Bong’s victory made him the 5th Air Force’s leading
ace and he headed for Australia for a well-earned R&R. One of
the Japanese pilots in this combat was Petty Officer 2/C Shoichi
Sugita, a pilot generally recognized as one of Japan’s leading
aces. A month later he was wounded in combat and returned to Japan.
Reading the detailed action reports of American pilots claiming
kills on this and other occasions it seems incredible that their
verified claims could be at such variance with Japanese reports
of losses. Pulled back from the focus of those involved in the immediacy
of the action, other perspectives shed a somewhat different light
on matters. One of the fighter pilots involved in this combat reported:
“I did not get in any shots, nor did I see any aircraft destroyed.”
B-25 pilots flying this mission reported seeing a single Japanese
fighter fall into the sea. That report is consistent with the Japanese
report of the loss of a single Zero.
Japanese troops at Tuluvu got a close look at some of the Zeros
covering the destroyers that day. Zeros of 201 Ku landed at Tuluvu
including one with engine trouble. This aircraft was badly damaged
on landing according to one Japanese account. Tuluvu also got a
close look at some less welcome visitors.
Several days before this on July 23d Maj. Paul I. Gunn had flown
the first mission in B-25G No. 42-64808 in order to test the aircraft’s
75mm cannon. Col. Donald P. Hall, commanding officer of the 3d Attack
Group, had flown as co-pilot. The first mission hit ground targets
near Salamaua. A second mission was flown on the 27th against barges
near Madang. On the 28th “Pappy” Gunn flew the third
test mission. Gunn flew on Col. Hall’s wing as Hall led 14
B-25s to Cape Gloucester on the afternoon of the 28th.
Headed toward Tuluvu that day was a transport plane of the 11th
Air Fleet. The Type 96 bomber (G3M) was painted green and sported
a twin tail superficially resembling a B-25. This transport was
apparently sent to Tuluvu to transport personnel and prepare for
a visit by high-ranking Naval officers arriving later.
Although Pappy Gunn was a veteran pilot he grew excited when he
saw the transport plane approaching Tuluvu. This was his first chance
for an air-to-air kill. Gunn turned his B-25G in for a pass at the
transport. In his haste and excitement three 75mm rounds missed.
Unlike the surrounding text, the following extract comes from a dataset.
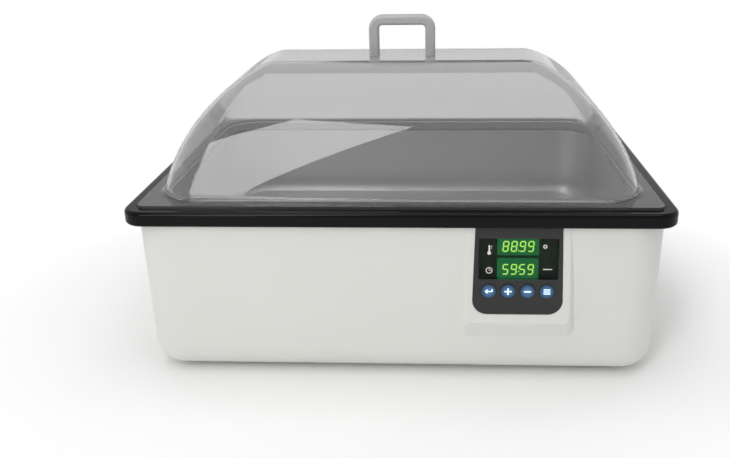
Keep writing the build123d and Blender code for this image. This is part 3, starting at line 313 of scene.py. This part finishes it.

By the time Gunn positioned himself for a second pass the transport
was rolling to a stop on the runway. As the B-25s bore in on Tuluvu
preparing to bomb and strafe not a gun fired. Some anti-aircraft
gunners on the ground thought the airplanes following the transport
to be more Japanese airplanes.
The close approach of the B-25s and the report of Pappy Gunn’s
cannon finally brought small arm’s fire to life. Pappy Gunn
put a 15-pound 75mm round under the transport’s right engine
and reported its wing drooped and the wingtip touched the ground.
A fire broke out. Gunn estimated 10-15 occupants probably killed.
One member of the crew was killed and four wounded.
Pappy Gunn flashed ten feet over the Tuluvu runway chased by a
hail of small arms and anti-aircraft fire. Escaping from this he
pulled his B-25G into a climb and immediately sighted a destroyer
four miles off the coast. Col. Hall led the way with Gunn formed
up on his wing. Hall put a 300-pound bomb next to Mikazuki’s
hull at the water line while Gunn punched three holes in her with
his 75mm gun. The following pilots sighted Ariake in the bay and
claimed fourteen bomb hits. The Japanese reported four hits. The
result was the same. Ariake blew up and and sank in deep water with
heavy loss of life.
Gunn returned to Tuluvu and fired 19 rounds at the anti-aircraft
positions that had harassed him. The B-25s took their leave just
as seven covering Zeros of the 5th Air Attack Force’s fourth
air patrol finally found them and counter-attacked. In the combat
that followed one B-25 was shot up so badly it later crashed in
New Guinea. The Japanese claimed one bomber certain and another
probable. Three Zeros were hit including one that force landed.
This was probably the same aircraft reported as landing badly damaged
at Tuluvu. The B-25s claimed two of the Japanese fighters destroyed.
That night destroyer Akikaze arrived to strip moveable equipment
from Mikazuki and secure her codes and secret documents. Salvage
of the flooded Mikazuki in her exposed position was determined to
be impracticable and she was given up for lost. Several raids by
B-25s and other American planes the following day completed her
destruction. Pappy Gunn returned in his B-25G to fire more 75mm
rounds into Mikazuki and Tuluvu’s anti-aircraft positions.
During one of these raids an escorting P-38 claimed the destruction
of a DINAH that stumbled across the action.